At 68 years of age and despite his ever-present mass of adoring fans, glam piano rocker Elton John could be forgiven for packing his bags and climbing into his metaphorical spacecraft of retirement and jetting off into the night sky.  Yet admirably, in 2016 the Rocket Man touches down with his 33rd studio album, Wonderful Crazy Night – but has Elton finally burned out his fuse?

Once again featuring the longstanding songwriting relationship between Elton John and Bernie Taupin – a seemingly inexhaustible partnership that has now lasted almost half a century – and with T Bone Burnett producing for a second consecutive time, a sense of smooth fluency and immediate familiarity is created throughout the record.  Wonderful Crazy Night also marks the return of The Elton John Band in the studio for the first time since 2006’s The Captain & The Kid, which instantly creates a live and impulsive atmosphere that permeates throughout the album. 

Considered by Elton to be “the most up-tempo album I’ve made since Rock of the Westies way, way back”, it is unfortunate that with the heavier tone, stemming from inclusion of his stage band, that Elton’s signature piano playing is largely diminished throughout the record.  A deliberate measure, Elton justified the decision in an interview with The Killers Brandon Flowers on his radio show Rocket Hour for Apple Music: “When you’re making a rock and roll record nowadays, the piano isn’t the featured instrument: it’s [only a] part of the equation”.

Such is true of the album’s upbeat first and title track, as the tinkling of the ivories is almost lost beneath the vigorous groove of the electric keyboards and synths, which in turn compete with the other focal members of the band – that is until Elton once again reclaims the centre stage, exhibiting yet another highly anticipated, impressive solo.  As the opening track from an album deemed to be one of his most joyous, it’s not quite as energetic as could be expected.  It’s a hearty and jubilant preface, without being lively; chipper and swinging without being rocking. 

Much the same can be said of the entire album; don’t expect to hear anything near the zealous intensity of ‘Crocodile Rock’ or ‘Saturday Night’s Alright (For Fighting)’.  Recent live performances of the aforementioned tracks reflect such changes, as he struggles to enunciate the fast paced lyrics in his adopted lower vocal registers and as he shuffles gradually to and from his piano between interacting with and spurring on his audience. 

Despite being more ‘wonderful’ as opposed to ‘crazy’, Elton’s latest effort is still a pleasurable listen, though every track pales in comparison to Elton’s best works from his younger years.  You won’t find anything as flawlessly brilliant as ‘Tiny Dancer’, or as memorable and iconic as ‘Don’t Go Breaking My Heart’, but that is an expectation that has no longer burdened Elton since the end of the millennium; his more recent works being largely neglected, drowning beneath his multitude of prior successes and previous masterful chart-toppers. 

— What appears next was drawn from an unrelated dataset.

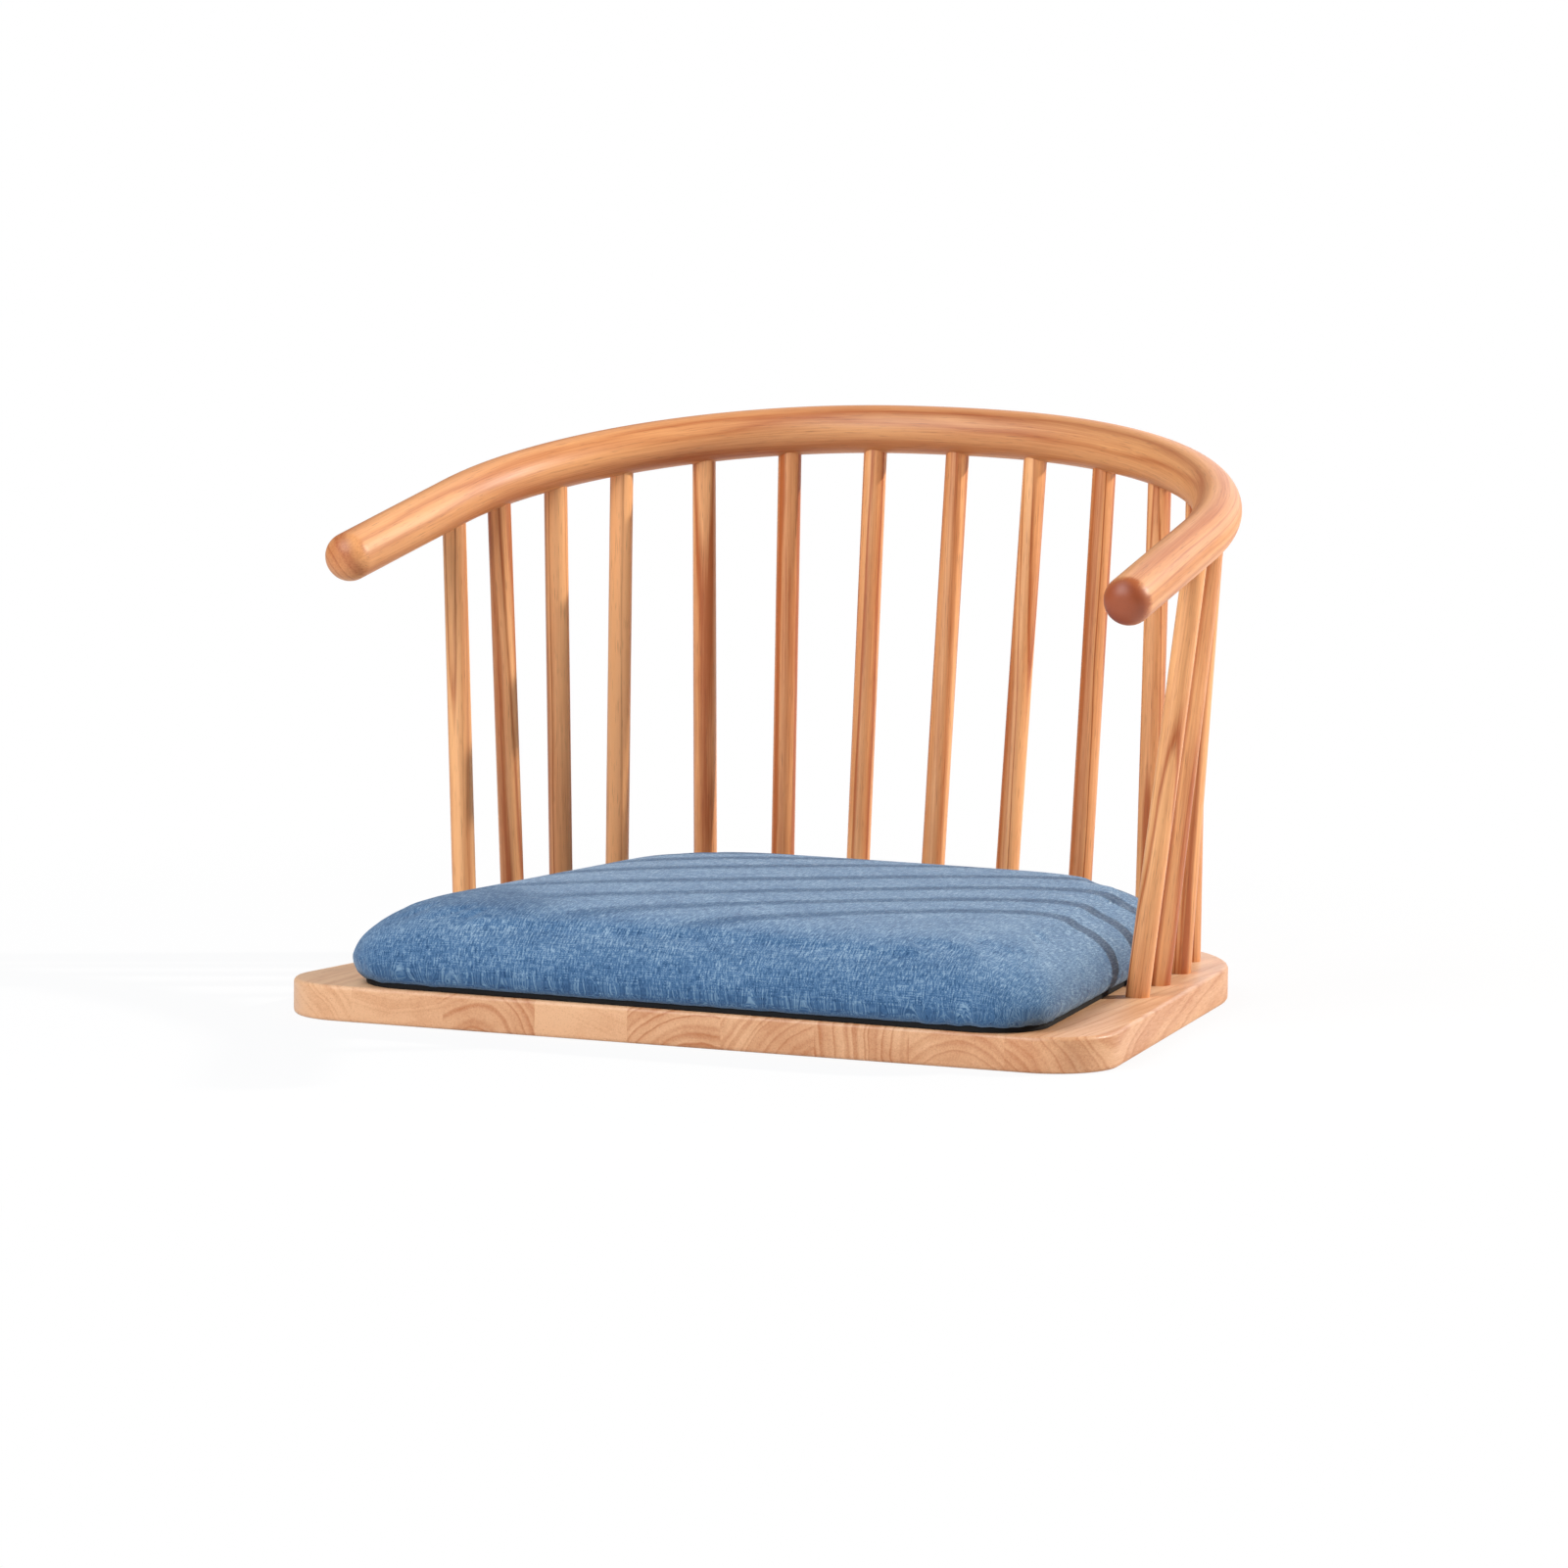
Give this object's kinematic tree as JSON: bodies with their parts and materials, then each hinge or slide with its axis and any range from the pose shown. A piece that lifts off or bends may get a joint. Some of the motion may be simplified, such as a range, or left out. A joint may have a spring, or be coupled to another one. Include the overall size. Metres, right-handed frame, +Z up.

While at times the album does manage to conjure faint echoes of such past hits, it doesn’t create any of its own – perhaps with the exception of the album’s third and most recent single ‘Blue Wonderful’.  Complete with an instant-classic piano riff, coupled with possibly the album’s strongest vocal melody and lyrics, ‘Blue Wonderful’ is everything an Elton John song should be.

It’s where ‘Blue Wonderful’ succeeds, that many of the album’s other tracks fail.  Its sound structure and sure, untangled lyrics fail to pertain to the rest of the album, which houses uninspired lyrics (‘Guilty Pleasure’), forced metaphors (‘Tambourine’ and ‘The Open Chord’) and an abundant repetition of otherwise unmemorable choruses (‘In The Name Of You’ and ‘Claw Hammer’).

On the other hand, the album’s ballad ‘Good Heart’ and lead single ‘Looking Up’ (reminiscent of Queen’s ‘Crazy Little Thing Called Love’) are impressive highlights scattered throughout a tiring collection of mediocrity from a pop maestro.  “I think as I get older, there’s less pressure.  I don’t have to write hit records, because I won’t have hit records, because those days are gone,” Elton confessed in a recent interview with the TODAY Show’s Richard Wilkins.  “It’s a new generation of people, there’s a new generation of artists, and it’s their time to be in the sun.  I’m not Justin Bieber, I’m not Taylor Swift, and I’m not Adele, and that’s fine.  What I am now is a live performer who still wants to make records.

All things told, if Elton John is as happy and enthusiastic as he has been in the lead up to Wonderful Crazy Night’s release, so too should his audience be.  His vibrant personality and beaming face are captured perfectly on the album’s cover sleeve, his sparkling smile infectious to any admirers of his works.  No matter what your personal opinion on his towering musical career, Elton is undoubtedly still standing – tall – after all this time. A true survivor. 

Wonderful Crazy Night is out now via EMI Music.